2. The annular member as claimed in claim 1, wherein the heterogeneous material portion is disposed on an outer circumferential side of the annular member body.

3. The annular member body as claimed in claim 1, wherein the heterogeneous material portion is formed so as to increase a horizontal width from a top surface toward a bottom surface of the annular member body.

4. The annular member body as claimed in claim 1, wherein the annular member body includes a plurality of layers of the heterogeneous material portion in a vertical direction.

5. The annular member as claimed in claim 1, wherein the heterogeneous material portion is entirely provided in a circumferential direction of the annular member body.

6. The annular member as claimed in claim 1, wherein the heterogeneous material portion is partially provided in a circumferential direction of the annular member.
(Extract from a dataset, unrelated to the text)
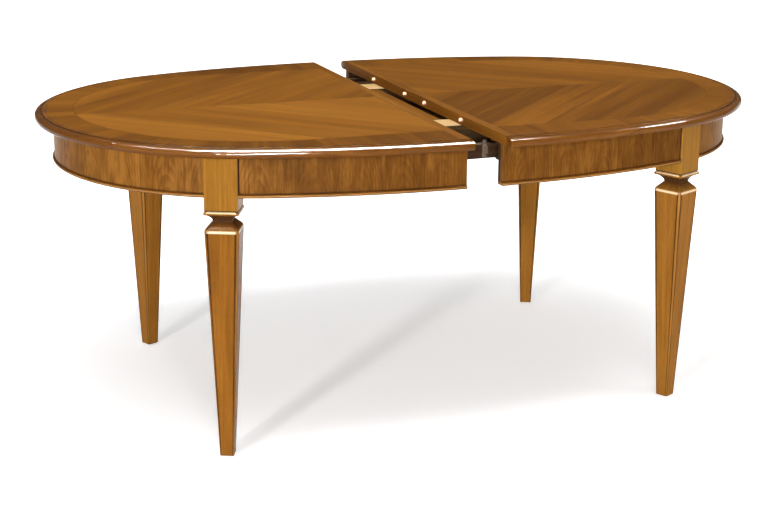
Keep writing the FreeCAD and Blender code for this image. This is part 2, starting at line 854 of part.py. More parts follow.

7. The annular member as claimed in claim 1, wherein a first product produced in etching the heterogeneous material differs from a second product produced in etching the annular member body.

8. A substrate processing apparatus, comprising:

an annular member to be disposed around a substrate in a substrate processing apparatus;

a heterogeneous material portion disposed in the annular member and formed of a heterogeneous material different from a material of the annular member; and

a detector configured to detect a product produced in etching the heterogeneous material.

9. The substrate processing apparatus as claimed in claim 8, further comprising:

a controller configured to control a consumption state of the annular member based on a detected value of the detector.

10. A method of controlling a substrate processing apparatus, the substrate processing apparatus including:

a detector configured to detect a product produced in etching the heterogeneous material, the method comprising a step of:

determining a consumption state of the annular member based on a detection value of the detector.